En Russie, le pouvoir est autre chose, ce que l’on peut appeler une démocratie souveraine : « C’est là que vous faites erreur, Vadim Alexeïevitch, vous vous êtes laissé convaincre par les Occidentaux qu’une campagne électorale consiste en deux équipes d’économistes qui se disputent autour d’un dossier en PowerPoint… Celui qui habite le Kremlin possède le temps. Tout change autour de la forteresse pendant qu’à l’intérieur la vie semble s’être arrêtée, seulement rythmée par les solennels coups de l’horloge de la tour Spassky et les rondes des sentinelles de la garde présidentielle.
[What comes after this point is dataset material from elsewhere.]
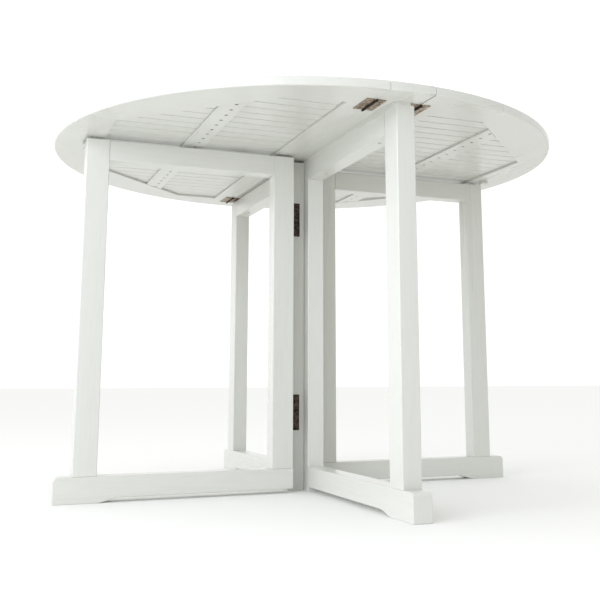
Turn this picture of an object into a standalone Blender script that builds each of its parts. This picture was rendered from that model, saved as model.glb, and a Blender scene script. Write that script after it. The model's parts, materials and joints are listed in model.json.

Depuis des siècles, celui qui franchit le seuil du gigantesque fossile qu’Ivan le Terrible a voulu au centre de Moscou sent sur lui la main d’un pouvoir sans limites, habitué à broyer les destins des hommes avec la même facilité qu’on caresse la tête d’un nouveau-né. Cette force se répand en forces concentriques par les rues de la ville, conférant à Moscou cette aura de menace permanente qui constitue une grande partie de son charme. La masse disgracieuse de la Loubianka, les sept tours qui cernent les avenues du centre et, aujourd’hui, les gratte-ciels de Moscou-City et les villas rococo de la Roublevka ne sont que le reflet de la sombre énergie provenant du cœur de la forteresse. »
Là où en Occident les gouvernants sont comme des adolescents, ne pouvant pas rester seuls, le Tsar au contraire, vit dans la solitude et s’en nourrit. C’est dans le recueillement, nous apprend l’auteur, qu’il accumule la force qui surprend tant d’observateurs extérieurs.
La décadence occidentale (et européenne donc) vue du côté russe et bien saisie par Soljenitsyne en son temps est décrite dans un truculent passage du roman : « Le Cardinal Richelieu a interdit les duels. Il a fait une loi pour empêcher deux mâles adultes de se défier à coups d’épée, tu te rends compte ? L’homme occidental ne s’est est jamais remis. De là au congé paternité, ça s’est fait dans la foulée -Limonov considérait le congé paternité récemment introduit dans certains pays européens comme le comble de l’abjection, le symbole d’une existence désolante d’animaux domestiques-. Ils regardent la télévision, garent leur voiture, se consacrent à un travail peu fatigant et parfaitement ennuyeux ; quelques décennies ainsi, un ou deux emprunts, les vacances au bord de la mer et leur vie est terminée, avant même qu’ils ne s’en rendent compte, une vie intégralement gâchée, le seul crime vraiment impardonnable. »
Da Empoli se fait prophète, à la manière d’un Bernanos, lorsqu’il décrit les terribles maux qui nous guettent aujourd’hui, maux qui émanent de la folie techniciste de l’Occident : « Dans un monde gouverné par les robots, il ne s’agit que d’une question de temps avant que le sommet même ne soit remplacé par un robot. Nous avons cru longtemps que les machines étaient l’instrument de l’homme ; mais il est clair aujourd’hui que ce sont les hommes qui ont été l’instrument de l’avènement de la machine. La transition se fera doucement : les machines n’imposeront pas leur domination sur l’homme, mais elles entreront dans l’homme, comme une pulsion, une aspiration intime. Dès à présent, la perfection de la machine est devenue l’idéal de milliards d’hommes qui se battent pour se fondre toujours plus dans le flux de la technologie. »
C’est sur ce terrain-là aussi que la Russie et Poutine essaient de ne rien céder à l’esprit du temps. Chapeau.